Although the Taliban has always launched several attacks against civilian and military targets in Kabul, they are yet to claim responsibility for this morning’s rocket attacks. However, city officials blame the attack on insurgents and proxies for the attacks that have been carried out in Kabul since early this year. In the last six months, the Taliban has claimed responsibility for 53 suicide attacks and 1,250 explosions that killed 1,210 people and wounded 2,500 others, Arian said, NY Times reports.
The representatives of the Afghan government and the Taliban met in Doha a couple of months back to negotiate for people, but they are yet to come to an agreement, and pockets of violence still continue to erupt with casualties recorded all the time.
Considering that US Secretary of State Mike Pompeo is on a tour of seven countries in that region, it is expected that he might meet with Taliban and Afghan negotiators to discuss a way for peace. Pompeo is also expected to meet with the ruler of Qatar, Emir Sheikh Tamim bin Hamad Al-Thani and the foreign minister of the country in Qatar, given that the Taliban uses the country for diplomacy relations.
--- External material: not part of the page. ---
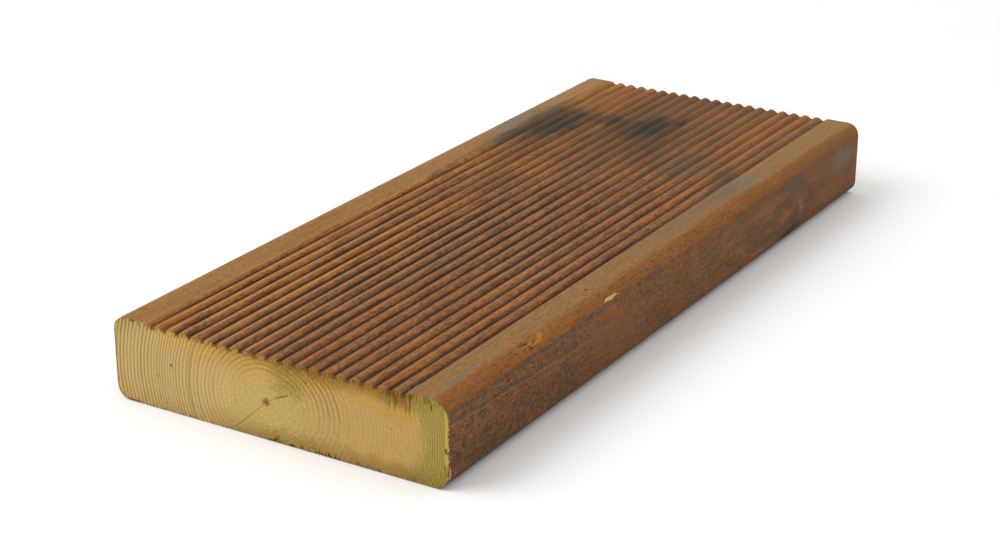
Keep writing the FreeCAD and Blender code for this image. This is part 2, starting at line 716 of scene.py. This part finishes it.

The Trump administration has announced plans to withdraw about 2,000 US soldiers from Afghanistan instead of the mid-2021 earlier agreed up between the Pentagon and the Taliban. Sources within Afghanistan have expressed worries that pulling out US troops would render the region unstable and that insurgents may take advantage of the withdrawal to wreak more havoc on innocent people and government facilities. How President-elect Joe Biden would handle the Taliban-Afghanistan debacle remains to be seen when he gets into office.